### Written request
Will you give the material below again, every line exactly as it is?

### Supplied information

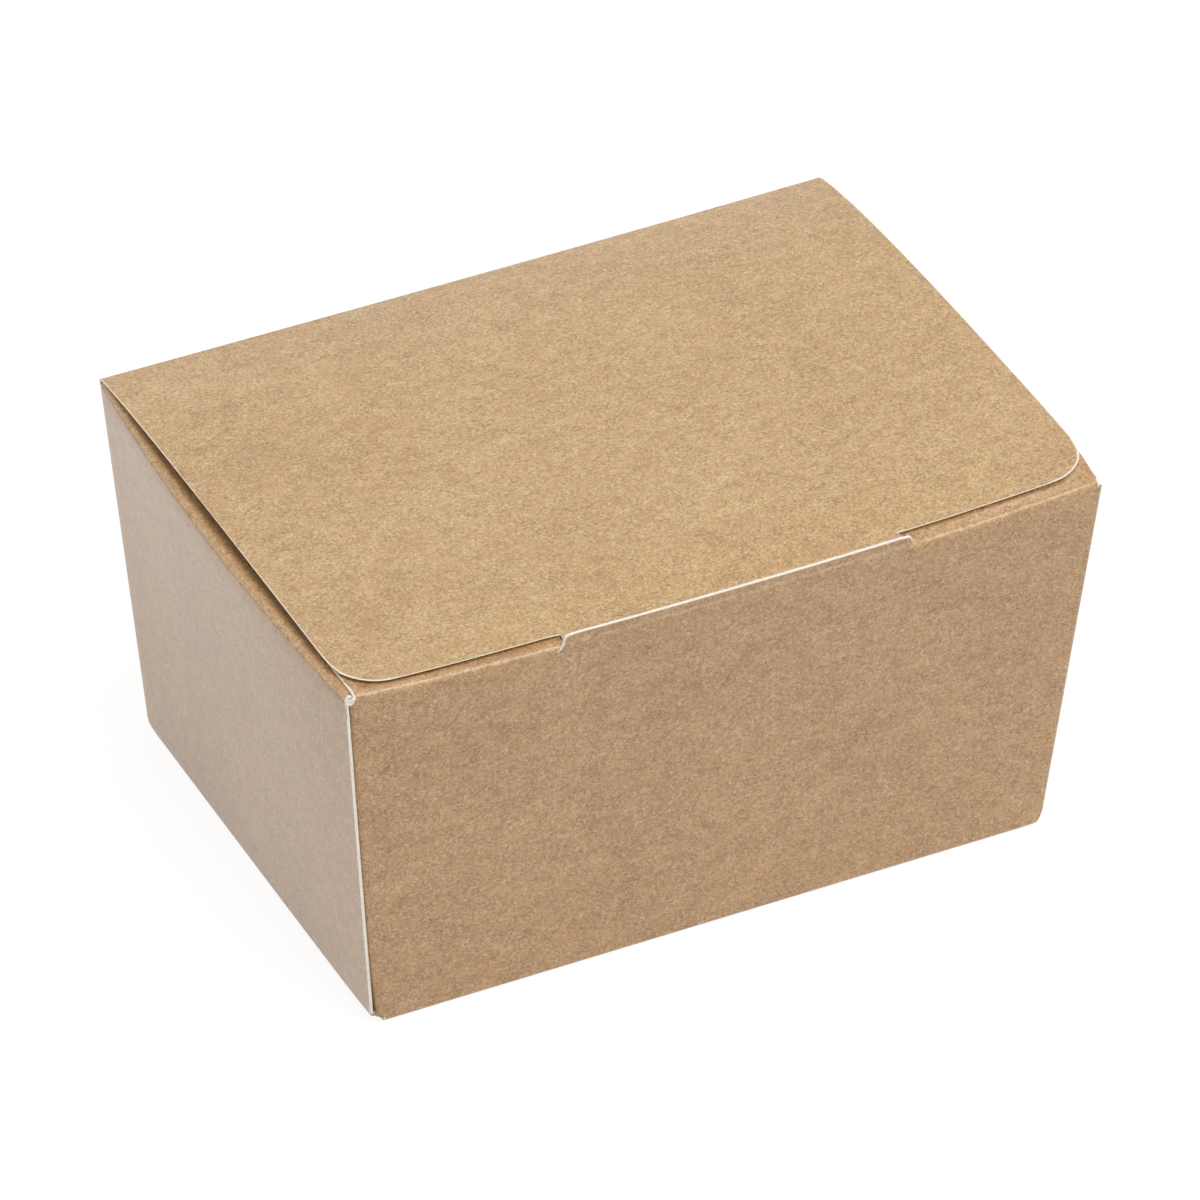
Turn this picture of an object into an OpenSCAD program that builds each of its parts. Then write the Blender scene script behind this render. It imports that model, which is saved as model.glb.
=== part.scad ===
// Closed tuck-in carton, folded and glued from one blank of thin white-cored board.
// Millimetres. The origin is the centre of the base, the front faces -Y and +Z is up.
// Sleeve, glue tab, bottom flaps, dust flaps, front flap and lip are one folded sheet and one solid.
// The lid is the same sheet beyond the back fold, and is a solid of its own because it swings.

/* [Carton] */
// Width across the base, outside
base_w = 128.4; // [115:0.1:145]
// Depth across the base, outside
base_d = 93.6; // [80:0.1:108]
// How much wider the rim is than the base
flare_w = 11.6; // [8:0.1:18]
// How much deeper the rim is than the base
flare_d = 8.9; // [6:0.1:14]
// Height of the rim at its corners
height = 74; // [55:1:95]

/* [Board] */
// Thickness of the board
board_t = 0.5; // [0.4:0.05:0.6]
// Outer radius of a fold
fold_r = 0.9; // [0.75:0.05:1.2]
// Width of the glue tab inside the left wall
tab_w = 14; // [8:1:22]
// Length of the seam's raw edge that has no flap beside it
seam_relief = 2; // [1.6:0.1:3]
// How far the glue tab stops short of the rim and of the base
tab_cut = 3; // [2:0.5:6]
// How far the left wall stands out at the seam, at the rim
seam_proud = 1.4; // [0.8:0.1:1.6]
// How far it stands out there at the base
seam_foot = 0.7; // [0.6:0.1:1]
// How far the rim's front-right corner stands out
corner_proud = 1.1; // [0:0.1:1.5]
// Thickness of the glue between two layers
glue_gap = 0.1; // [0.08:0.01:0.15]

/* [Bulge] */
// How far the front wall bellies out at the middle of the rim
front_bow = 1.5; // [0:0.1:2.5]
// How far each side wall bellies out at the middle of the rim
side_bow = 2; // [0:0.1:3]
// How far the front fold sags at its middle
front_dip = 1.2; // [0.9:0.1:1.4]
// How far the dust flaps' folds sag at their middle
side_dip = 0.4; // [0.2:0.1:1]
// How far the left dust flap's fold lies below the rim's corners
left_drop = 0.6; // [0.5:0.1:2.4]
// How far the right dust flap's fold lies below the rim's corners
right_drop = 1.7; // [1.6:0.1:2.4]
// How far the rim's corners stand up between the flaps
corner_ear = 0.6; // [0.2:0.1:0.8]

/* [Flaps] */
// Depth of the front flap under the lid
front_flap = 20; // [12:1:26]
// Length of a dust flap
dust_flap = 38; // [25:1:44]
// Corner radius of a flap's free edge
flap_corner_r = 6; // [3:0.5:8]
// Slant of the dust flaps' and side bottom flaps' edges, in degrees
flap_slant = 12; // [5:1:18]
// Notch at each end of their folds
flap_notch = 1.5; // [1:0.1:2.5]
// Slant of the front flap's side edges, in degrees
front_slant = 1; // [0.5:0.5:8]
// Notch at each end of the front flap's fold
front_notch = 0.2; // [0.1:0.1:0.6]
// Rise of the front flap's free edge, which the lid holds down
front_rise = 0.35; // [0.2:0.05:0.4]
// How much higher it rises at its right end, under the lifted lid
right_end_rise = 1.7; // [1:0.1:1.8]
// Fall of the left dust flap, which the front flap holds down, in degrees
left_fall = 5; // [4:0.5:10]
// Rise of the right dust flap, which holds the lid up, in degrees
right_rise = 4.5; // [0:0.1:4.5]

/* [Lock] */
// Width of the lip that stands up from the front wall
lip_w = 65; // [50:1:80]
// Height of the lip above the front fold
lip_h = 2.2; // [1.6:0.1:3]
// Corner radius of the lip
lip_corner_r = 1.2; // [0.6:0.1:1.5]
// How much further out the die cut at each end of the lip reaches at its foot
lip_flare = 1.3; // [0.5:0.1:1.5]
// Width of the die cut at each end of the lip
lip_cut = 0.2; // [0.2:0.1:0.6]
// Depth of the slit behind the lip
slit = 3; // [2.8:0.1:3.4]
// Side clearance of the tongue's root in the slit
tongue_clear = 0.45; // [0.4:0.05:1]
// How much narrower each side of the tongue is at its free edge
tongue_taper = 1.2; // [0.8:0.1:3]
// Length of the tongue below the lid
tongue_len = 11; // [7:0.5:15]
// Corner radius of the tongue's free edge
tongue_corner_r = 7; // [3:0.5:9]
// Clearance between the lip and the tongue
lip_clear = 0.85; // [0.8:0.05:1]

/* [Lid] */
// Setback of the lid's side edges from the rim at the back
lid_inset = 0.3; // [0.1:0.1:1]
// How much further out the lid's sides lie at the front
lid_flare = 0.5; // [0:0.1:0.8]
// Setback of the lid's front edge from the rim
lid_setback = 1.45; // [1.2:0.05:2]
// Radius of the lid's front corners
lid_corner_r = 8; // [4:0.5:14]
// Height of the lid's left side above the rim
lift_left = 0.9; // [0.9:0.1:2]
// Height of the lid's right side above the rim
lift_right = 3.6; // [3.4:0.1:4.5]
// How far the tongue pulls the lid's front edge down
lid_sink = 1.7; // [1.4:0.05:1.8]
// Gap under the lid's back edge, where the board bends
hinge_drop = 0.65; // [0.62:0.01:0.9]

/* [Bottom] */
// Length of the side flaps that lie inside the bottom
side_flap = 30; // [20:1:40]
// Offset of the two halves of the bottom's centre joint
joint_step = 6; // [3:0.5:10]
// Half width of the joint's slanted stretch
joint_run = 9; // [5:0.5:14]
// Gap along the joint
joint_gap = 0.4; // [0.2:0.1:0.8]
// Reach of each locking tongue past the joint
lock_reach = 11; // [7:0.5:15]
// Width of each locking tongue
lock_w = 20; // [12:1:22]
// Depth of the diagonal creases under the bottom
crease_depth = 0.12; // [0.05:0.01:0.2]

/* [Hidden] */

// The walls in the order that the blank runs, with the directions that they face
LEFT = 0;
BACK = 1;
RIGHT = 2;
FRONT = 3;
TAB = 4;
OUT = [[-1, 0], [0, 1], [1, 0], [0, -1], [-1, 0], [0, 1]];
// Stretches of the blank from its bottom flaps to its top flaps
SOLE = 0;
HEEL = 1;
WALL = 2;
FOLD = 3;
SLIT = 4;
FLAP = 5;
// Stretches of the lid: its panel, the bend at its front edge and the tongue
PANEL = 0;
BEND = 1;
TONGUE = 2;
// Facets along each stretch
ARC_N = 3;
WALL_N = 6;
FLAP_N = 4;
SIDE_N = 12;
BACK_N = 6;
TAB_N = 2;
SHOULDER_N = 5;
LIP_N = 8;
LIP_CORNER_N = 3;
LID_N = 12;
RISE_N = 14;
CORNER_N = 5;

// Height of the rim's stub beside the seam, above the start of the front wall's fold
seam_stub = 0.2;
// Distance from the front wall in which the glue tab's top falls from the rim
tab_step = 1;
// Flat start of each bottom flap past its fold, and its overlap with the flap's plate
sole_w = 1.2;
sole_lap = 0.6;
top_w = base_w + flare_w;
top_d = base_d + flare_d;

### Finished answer
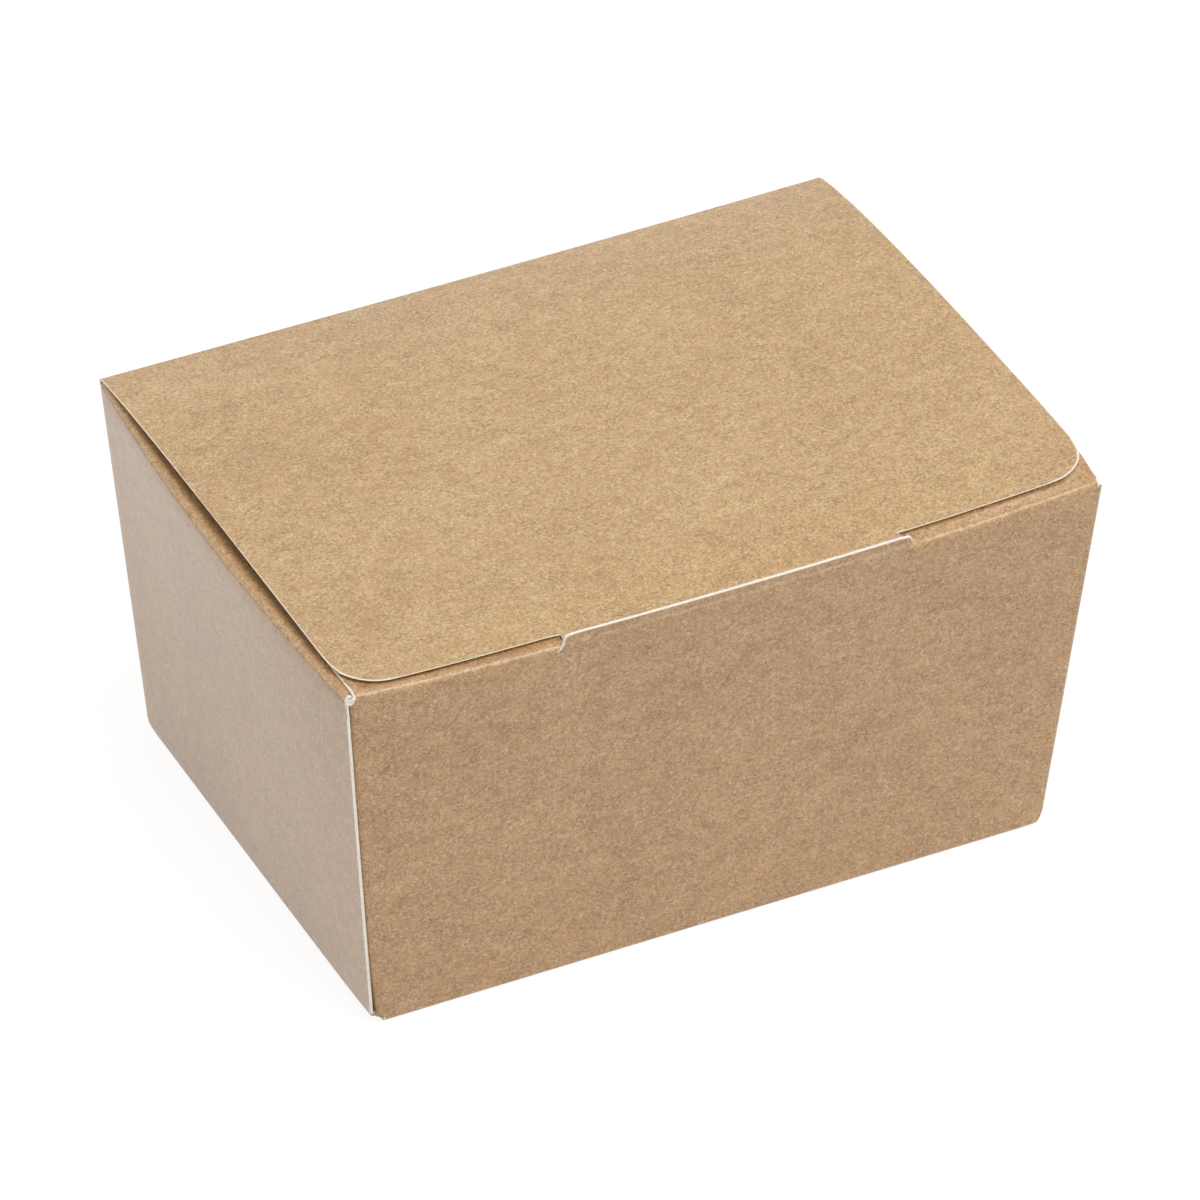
Turn this picture of an object into an OpenSCAD program that builds each of its parts. Then write the Blender scene script behind this render. It imports that model, which is saved as model.glb.
=== part.scad ===
// Closed tuck-in carton, folded and glued from one blank of thin white-cored board.
// Millimetres. The origin is the centre of the base, the front faces -Y and +Z is up.
// Sleeve, glue tab, bottom flaps, dust flaps, front flap and lip are one folded sheet and one solid.
// The lid is the same sheet beyond the back fold, and is a solid of its own because it swings.

/* [Carton] */
// Width across the base, outside
base_w = 128.4; // [115:0.1:145]
// Depth across the base, outside
base_d = 93.6; // [80:0.1:108]
// How much wider the rim is than the base
flare_w = 11.6; // [8:0.1:18]
// How much deeper the rim is than the base
flare_d = 8.9; // [6:0.1:14]
// Height of the rim at its corners
height = 74; // [55:1:95]

/* [Board] */
// Thickness of the board
board_t = 0.5; // [0.4:0.05:0.6]
// Outer radius of a fold
fold_r = 0.9; // [0.75:0.05:1.2]
// Width of the glue tab inside the left wall
tab_w = 14; // [8:1:22]
// Length of the seam's raw edge that has no flap beside it
seam_relief = 2; // [1.6:0.1:3]
// How far the glue tab stops short of the rim and of the base
tab_cut = 3; // [2:0.5:6]
// How far the left wall stands out at the seam, at the rim
seam_proud = 1.4; // [0.8:0.1:1.6]
// How far it stands out there at the base
seam_foot = 0.7; // [0.6:0.1:1]
// How far the rim's front-right corner stands out
corner_proud = 1.1; // [0:0.1:1.5]
// Thickness of the glue between two layers
glue_gap = 0.1; // [0.08:0.01:0.15]

/* [Bulge] */
// How far the front wall bellies out at the middle of the rim
front_bow = 1.5; // [0:0.1:2.5]
// How far each side wall bellies out at the middle of the rim
side_bow = 2; // [0:0.1:3]
// How far the front fold sags at its middle
front_dip = 1.2; // [0.9:0.1:1.4]
// How far the dust flaps' folds sag at their middle
side_dip = 0.4; // [0.2:0.1:1]
// How far the left dust flap's fold lies below the rim's corners
left_drop = 0.6; // [0.5:0.1:2.4]
// How far the right dust flap's fold lies below the rim's corners
right_drop = 1.7; // [1.6:0.1:2.4]
// How far the rim's corners stand up between the flaps
corner_ear = 0.6; // [0.2:0.1:0.8]

/* [Flaps] */
// Depth of the front flap under the lid
front_flap = 20; // [12:1:26]
// Length of a dust flap
dust_flap = 38; // [25:1:44]
// Corner radius of a flap's free edge
flap_corner_r = 6; // [3:0.5:8]
// Slant of the dust flaps' and side bottom flaps' edges, in degrees
flap_slant = 12; // [5:1:18]
// Notch at each end of their folds
flap_notch = 1.5; // [1:0.1:2.5]
// Slant of the front flap's side edges, in degrees
front_slant = 1; // [0.5:0.5:8]
// Notch at each end of the front flap's fold
front_notch = 0.2; // [0.1:0.1:0.6]
// Rise of the front flap's free edge, which the lid holds down
front_rise = 0.35; // [0.2:0.05:0.4]
// How much higher it rises at its right end, under the lifted lid
right_end_rise = 1.7; // [1:0.1:1.8]
// Fall of the left dust flap, which the front flap holds down, in degrees
left_fall = 5; // [4:0.5:10]
// Rise of the right dust flap, which holds the lid up, in degrees
right_rise = 4.5; // [0:0.1:4.5]

/* [Lock] */
// Width of the lip that stands up from the front wall
lip_w = 65; // [50:1:80]
// Height of the lip above the front fold
lip_h = 2.2; // [1.6:0.1:3]
// Corner radius of the lip
lip_corner_r = 1.2; // [0.6:0.1:1.5]
// How much further out the die cut at each end of the lip reaches at its foot
lip_flare = 1.3; // [0.5:0.1:1.5]
// Width of the die cut at each end of the lip
lip_cut = 0.2; // [0.2:0.1:0.6]
// Depth of the slit behind the lip
slit = 3; // [2.8:0.1:3.4]
// Side clearance of the tongue's root in the slit
tongue_clear = 0.45; // [0.4:0.05:1]
// How much narrower each side of the tongue is at its free edge
tongue_taper = 1.2; // [0.8:0.1:3]
// Length of the tongue below the lid
tongue_len = 11; // [7:0.5:15]
// Corner radius of the tongue's free edge
tongue_corner_r = 7; // [3:0.5:9]
// Clearance between the lip and the tongue
lip_clear = 0.85; // [0.8:0.05:1]

/* [Lid] */
// Setback of the lid's side edges from the rim at the back
lid_inset = 0.3; // [0.1:0.1:1]
// How much further out the lid's sides lie at the front
lid_flare = 0.5; // [0:0.1:0.8]
// Setback of the lid's front edge from the rim
lid_setback = 1.45; // [1.2:0.05:2]
// Radius of the lid's front corners
lid_corner_r = 8; // [4:0.5:14]
// Height of the lid's left side above the rim
lift_left = 0.9; // [0.9:0.1:2]
// Height of the lid's right side above the rim
lift_right = 3.6; // [3.4:0.1:4.5]
// How far the tongue pulls the lid's front edge down
lid_sink = 1.7; // [1.4:0.05:1.8]
// Gap under the lid's back edge, where the board bends
hinge_drop = 0.65; // [0.62:0.01:0.9]

/* [Bottom] */
// Length of the side flaps that lie inside the bottom
side_flap = 30; // [20:1:40]
// Offset of the two halves of the bottom's centre joint
joint_step = 6; // [3:0.5:10]
// Half width of the joint's slanted stretch
joint_run = 9; // [5:0.5:14]
// Gap along the joint
joint_gap = 0.4; // [0.2:0.1:0.8]
// Reach of each locking tongue past the joint
lock_reach = 11; // [7:0.5:15]
// Width of each locking tongue
lock_w = 20; // [12:1:22]
// Depth of the diagonal creases under the bottom
crease_depth = 0.12; // [0.05:0.01:0.2]

/* [Hidden] */

// The walls in the order that the blank runs, with the directions that they face
LEFT = 0;
BACK = 1;
RIGHT = 2;
FRONT = 3;
TAB = 4;
OUT = [[-1, 0], [0, 1], [1, 0], [0, -1], [-1, 0], [0, 1]];
// Stretches of the blank from its bottom flaps to its top flaps
SOLE = 0;
HEEL = 1;
WALL = 2;
FOLD = 3;
SLIT = 4;
FLAP = 5;
// Stretches of the lid: its panel, the bend at its front edge and the tongue
PANEL = 0;
BEND = 1;
TONGUE = 2;
// Facets along each stretch
ARC_N = 3;
WALL_N = 6;
FLAP_N = 4;
SIDE_N = 12;
BACK_N = 6;
TAB_N = 2;
SHOULDER_N = 5;
LIP_N = 8;
LIP_CORNER_N = 3;
LID_N = 12;
RISE_N = 14;
CORNER_N = 5;

// Height of the rim's stub beside the seam, above the start of the front wall's fold
seam_stub = 0.2;
// Distance from the front wall in which the glue tab's top falls from the rim
tab_step = 1;
// Flat start of each bottom flap past its fold, and its overlap with the flap's plate
sole_w = 1.2;
sole_lap = 0.6;
top_w = base_w + flare_w;
top_d = base_d + flare_d;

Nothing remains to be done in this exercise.